- [Your objective]: Extract all of the data and reproduce it precisely.

- [Dataset excerpt]:

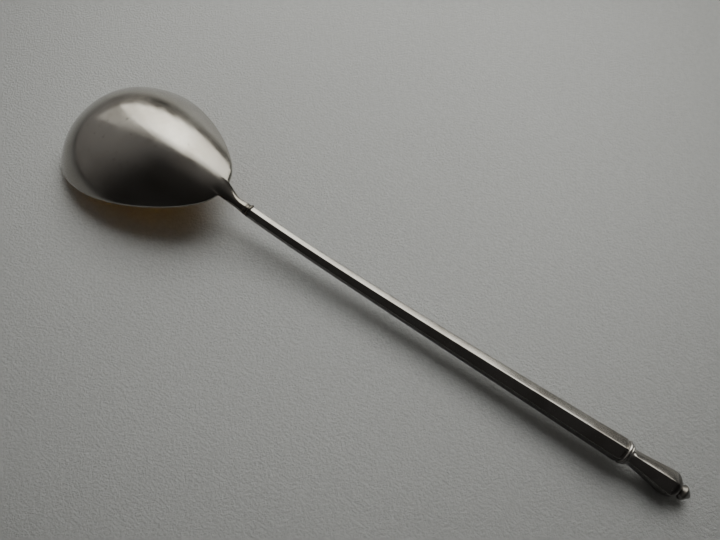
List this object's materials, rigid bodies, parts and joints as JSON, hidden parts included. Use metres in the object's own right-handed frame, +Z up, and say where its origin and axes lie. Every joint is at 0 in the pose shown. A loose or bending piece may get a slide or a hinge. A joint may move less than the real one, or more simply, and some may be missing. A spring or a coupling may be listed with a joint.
{
  "type": "coffee spoon",
  "caption": "Small silver coffee spoon with an egg-shaped bowl, a tapered six-sided handle and a baluster finial, lying bowl down.",
  "frame": {"origin": "on the table, below the middle of the overall length and width", "axes": "+X from the tip of the bowl to the end of the finial, +Y across the spoon, +Z up from the table towards the back of the bowl, which lies face down"},
  "size_m": [0.14, 0.0296, 0.0144],
  "materials": {
    "satin_silver": "satin, finely scratched, lightly toned",
    "polished_silver": "polished facets, darkened in the hollows"
  },
  "bodies": {
    "root": {"bowl": "satin_silver", "neck_collar": "polished_silver", "stem": "polished_silver", "ring_collar": "polished_silver", "finial": "polished_silver", "finial_button": "polished_silver"}
  },
  "joints": []
}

- [Problem solution]:
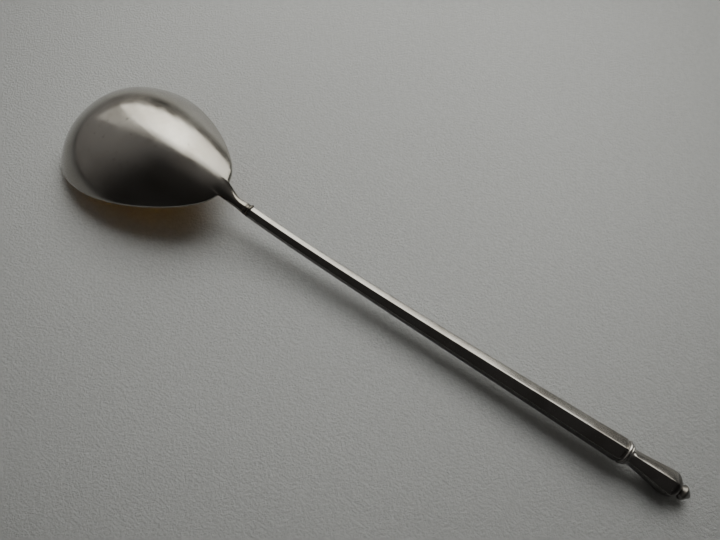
List this object's materials, rigid bodies, parts and joints as JSON, hidden parts included. Use metres in the object's own right-handed frame, +Z up, and say where its origin and axes lie. Every joint is at 0 in the pose shown. A loose or bending piece may get a slide or a hinge. A joint may move less than the real one, or more simply, and some may be missing. A spring or a coupling may be listed with a joint.
{
  "type": "coffee spoon",
  "caption": "Small silver coffee spoon with an egg-shaped bowl, a tapered six-sided handle and a baluster finial, lying bowl down.",
  "frame": {"origin": "on the table, below the middle of the overall length and width", "axes": "+X from the tip of the bowl to the end of the finial, +Y across the spoon, +Z up from the table towards the back of the bowl, which lies face down"},
  "size_m": [0.14, 0.0296, 0.0144],
  "materials": {
    "satin_silver": "satin, finely scratched, lightly toned",
    "polished_silver": "polished facets, darkened in the hollows"
  },
  "bodies": {
    "root": {"bowl": "satin_silver", "neck_collar": "polished_silver", "stem": "polished_silver", "ring_collar": "polished_silver", "finial": "polished_silver", "finial_button": "polished_silver"}
  },
  "joints": []
}